- Pulaskifield Location within Missouri Pulaskifield Location within the United States
- Coordinates: 36°52′21″N 94°00′39″W﻿ / ﻿36.87250°N 94.01083°W
- Country: United States
- State: Missouri
- County: Barry
- Settled: 1893
- unincorporated community: 1835
- Elevation: 1,270 ft (390 m)
- Time zone: UTC-6 (CST)
- • Summer (DST): UTC-5 (CDT)
- ZIP codes: 65708, 65723
- Area code: 417
- FIPS code: 29/60104
- GNIS feature ID: 735810

= Pulaskifield, Missouri =

Pulaskifield is an unincorporated community located in Capps Creek Township, Barry County, Missouri, United States.

The area was originally known as Bricefield (named for J. Brice Hudson whose father owned the land on which the general store of August Dombroski (first postmaster) was located and in which the post office was established in 1893); archaically misspelled Brassfield or Brycefield.
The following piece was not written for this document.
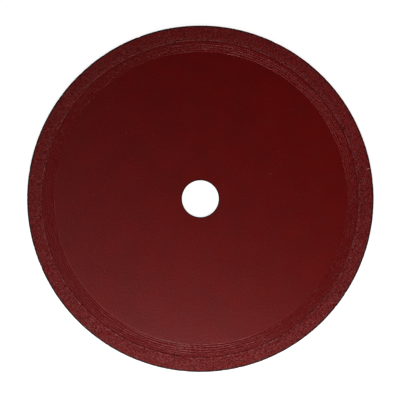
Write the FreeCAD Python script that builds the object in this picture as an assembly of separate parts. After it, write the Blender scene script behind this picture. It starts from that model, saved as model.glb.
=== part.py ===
import FreeCAD, Part
import math
import os

# Sintered diamond saw blade with an unbroken rim, for trimming stone on a wet saw.
# The blade lies flat. Its bore is on the Z axis, and the origin is the bore's centre, halfway through the
# blade's thickness. All sizes are in millimetres.
# A thin steel disc, the core, carries one ring of sintered metal powder and diamond grit, the rim. The rim
# stands proud of the core on both sides, so that only the rim rubs in the cut. Next to the rim the core is
# turned a little thinner, and a shallow groove runs along the foot of the rim.
# Inside the rim the core ends in a thinner tongue with dovetail notches. The powder is pressed round the
# tongue and into the notches, so that the rim can't be thrown off when the blade spins.

# Blade
BLADE_DIAMETER = 150.0
BORE_DIAMETER = 15.875          # five eighths of an inch, the arbor of small trim saws
BORE_CHAMFER = 0.10
CORE_THICKNESS = 0.80

# Sintered rim
RIM_DEPTH = 6.3                 # radial depth of the ring, which wears away in use
SIDE_CLEARANCE = 0.10           # how far each side of the rim stands proud of the core
RIM_OUTER_CHAMFER = 0.20        # the two cutting corners
RIM_INNER_CHAMFER = 0.06        # the corners where the rim drops to the core

# Turned relief between the flange area and the rim
RELIEF_WIDTH = 5.7
RELIEF_DEPTH = 0.04             # taken off each side of the core
RELIEF_RUNOUT = 0.15            # radial length of the slope that the tool leaves at the inner end
SEAM_GROOVE_WIDTH = 0.90
SEAM_GROOVE_RUNOUT = 0.30       # radial length of the slope on the groove's inner side
SEAM_GROOVE_DEPTH = 0.05

# Keyed edge of the core, inside the rim
SHOULDER_HEIGHT = 0.11          # from the bottom of the seam groove down to the tongue, on each side
TONGUE_LAND = 0.6               # tongue left whole between the seam and the notches
NOTCH_DEPTH = 1.6
NOTCH_MOUTH = 1.6               # width of a notch at the tongue's edge
NOTCH_ROOT = 2.4                # width of a notch at its bottom, where the powder locks in
NOTCH_PITCH = 12.0              # wanted distance from notch to notch along the edge
PUNCH_OVERRUN = 0.5             # how far the punch that cuts a notch reaches past the tongue's edge

# Places that follow from the sizes
BLADE_RADIUS = BLADE_DIAMETER / 2
BORE_RADIUS = BORE_DIAMETER / 2
SEAM_RADIUS = BLADE_RADIUS - RIM_DEPTH
RELIEF_RADIUS = SEAM_RADIUS - RELIEF_WIDTH
NOTCH_ROOT_RADIUS = SEAM_RADIUS + TONGUE_LAND
TONGUE_RADIUS = NOTCH_ROOT_RADIUS + NOTCH_DEPTH
NOTCH_COUNT = round(2 * math.pi * TONGUE_RADIUS / NOTCH_PITCH)

# Heights above the mid-plane, which are the depths below it too
CORE_FACE = CORE_THICKNESS / 2
RIM_FACE = CORE_FACE + SIDE_CLEARANCE
RELIEF_FACE = CORE_FACE - RELIEF_DEPTH
GROOVE_FACE = RELIEF_FACE - SEAM_GROOVE_DEPTH
TONGUE_FACE = GROOVE_FACE - SHOULDER_HEIGHT

CENTRE = FreeCAD.Vector(0, 0, 0)
AXIS = FreeCAD.Vector(0, 0, 1)
FULL_TURN = 360
SAME_PLACE = 1e-6


def turned(upper):
    """A disc or ring that is the same above and below: its half-section swept once round the axis.

    upper is the half-section's upper outline, a list of (radius, height) from the middle outwards."""
    lower = [(radius, -height) for radius, height in reversed(upper)]
    corners = [FreeCAD.Vector(radius, 0, height) for radius, height in upper + lower]
    section = Part.Face(Part.makePolygon(corners + corners[:1]))
    return section.revolve(CENTRE, AXIS, FULL_TURN)


def corner_edges(solid, radius, height):
    """The two round edges of one radius that lie at that height above and below the mid-plane."""
    found = []
    for edge in solid.Edges:
        if isinstance(edge.Curve, Part.Circle):
            off_radius = abs(edge.Curve.Radius - radius)
            off_height = abs(abs(edge.Curve.Center.z) - height)
            if max(off_radius, off_height) < SAME_PLACE:
                found.append(edge)
    return found


def core_disc():
    """The core before its notches: flange area, relief, seam groove, shoulder and tongue in one section."""
    return turned(
        [
            (BORE_RADIUS, CORE_FACE),
            (RELIEF_RADIUS, CORE_FACE),
            (RELIEF_RADIUS + RELIEF_RUNOUT, RELIEF_FACE),
            (SEAM_RADIUS - SEAM_GROOVE_WIDTH, RELIEF_FACE),
            (SEAM_RADIUS - SEAM_GROOVE_WIDTH + SEAM_GROOVE_RUNOUT, GROOVE_FACE),
            (SEAM_RADIUS, GROOVE_FACE),
            (SEAM_RADIUS, TONGUE_FACE),
            (TONGUE_RADIUS, TONGUE_FACE),
        ]
    )


def dovetail_punch():
    """One notch as a solid, on the X axis. Its sides go on at the same slope past the tongue's edge."""
    slope = (NOTCH_ROOT - NOTCH_MOUTH) / 2 / NOTCH_DEPTH
    end_radius = TONGUE_RADIUS + PUNCH_OVERRUN
    end_half = NOTCH_MOUTH / 2 - slope * PUNCH_OVERRUN
    corners = [
        FreeCAD.Vector(NOTCH_ROOT_RADIUS, -NOTCH_ROOT / 2, -CORE_FACE),
        FreeCAD.Vector(end_radius, -end_half, -CORE_FACE),
        FreeCAD.Vector(end_radius, end_half, -CORE_FACE),
        FreeCAD.Vector(NOTCH_ROOT_RADIUS, NOTCH_ROOT / 2, -CORE_FACE),
    ]
    outline = Part.Face(Part.makePolygon(corners + corners[:1]))
    return outline.extrude(AXIS * CORE_THICKNESS)


def notches():
    """All the notches, evenly spaced round the tongue."""
    punches = []
    for number in range(NOTCH_COUNT):
        punch = dovetail_punch()
        punch.rotate(CENTRE, AXIS, FULL_TURN * number / NOTCH_COUNT)
        punches.append(punch)
    return Part.Compound(punches)


def steel_core():
    """The finished core: notched round its edge, with both ends of the bore chamfered."""
    core = core_disc().cut(notches())
    return core.makeChamfer(BORE_CHAMFER, corner_edges(core, BORE_RADIUS, CORE_FACE))


def diamond_rim(core):
    """The ring that is pressed round the core's edge: it grips the tongue and fills the notches."""
    ring = turned([(SEAM_RADIUS, RIM_FACE), (BLADE_RADIUS, RIM_FACE)])
    ring = ring.makeChamfer(RIM_OUTER_CHAMFER, corner_edges(ring, BLADE_RADIUS, RIM_FACE))
    ring = ring.makeChamfer(RIM_INNER_CHAMFER, corner_edges(ring, SEAM_RADIUS, RIM_FACE))
    return ring.cut(core)


def export(name, shape):
    """Writes one piece to its STEP file, after a test that it is one closed solid."""
    if len(shape.Solids) != 1 or not shape.isValid():
        raise ValueError(f"{name} is not one valid solid")
    solid = shape.Solids[0]
    solid.exportStep(f"parts/{name}.step")
    print(name, "volume", round(solid.Volume, 1), "mm3, faces", len(solid.Faces))


def main():
    os.makedirs("parts", exist_ok=True)
    core = steel_core()
    export("steel_core", core)
    export("diamond_rim", diamond_rim(core))
    print("notches in the core's edge:", NOTCH_COUNT)


main()
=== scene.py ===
# %% [markdown]
# # A sintered diamond saw blade, lying flat
#
# The blade is a thin steel disc with an unbroken ring of sintered diamond grit round it, all under dark
# red paint. Nothing on it stands out, so it looks real only if small things are right: the lathe's lines
# in the turned band, the crumbly seam at the foot of the ring, the grain of the ring and the soft sheen
# of the paint. The solid model gives every size. This lesson puts a finely shaped skin in place of each
# of its two solids.

import math

import bpy
import numpy as np
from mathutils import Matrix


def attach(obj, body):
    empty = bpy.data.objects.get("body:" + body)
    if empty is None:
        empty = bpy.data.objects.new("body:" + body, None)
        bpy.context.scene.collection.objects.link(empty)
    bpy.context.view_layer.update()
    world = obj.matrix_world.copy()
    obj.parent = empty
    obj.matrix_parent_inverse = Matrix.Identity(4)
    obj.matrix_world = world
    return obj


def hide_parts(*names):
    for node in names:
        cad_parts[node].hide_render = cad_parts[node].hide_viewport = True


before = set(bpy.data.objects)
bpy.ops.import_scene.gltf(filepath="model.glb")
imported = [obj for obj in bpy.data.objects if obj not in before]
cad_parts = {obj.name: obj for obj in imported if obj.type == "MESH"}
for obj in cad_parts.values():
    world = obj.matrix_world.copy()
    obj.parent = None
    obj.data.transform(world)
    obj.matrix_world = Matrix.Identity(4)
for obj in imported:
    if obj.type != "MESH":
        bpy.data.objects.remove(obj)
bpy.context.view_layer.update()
print("solids:", sorted(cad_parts))

# %% [markdown]
# ## Sizes
#
# A designer's sizes shouldn't be typed twice. The corners of the two solids lie on circles round the Z
# axis, so the radius and height of each corner tell where the bore, the turned band, the seam and the
# ring are. If the solids change, the skins follow. Only the notches that hide inside the ring are named
# again here.

# %% Sizes read from the solids
MM = 0.001
SAME_PLACE = 0.001 * MM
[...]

The area was locally known under the community name of Pulaskifield, but officially changed to that name in 1930 by request of the large group of Polish immigrants who bought land and began farming, beginning in the late 1870s, in an approximate two-mile radius of the crossing point of Missouri Route 97 and Barry County Farm Road 2040. The community was renamed to honor Casimir Pulaski, a Polish nobleman and Revolutionary Continental Army Brigadier General remembered as a hero who fought for independence and freedom both in Poland and in the United States.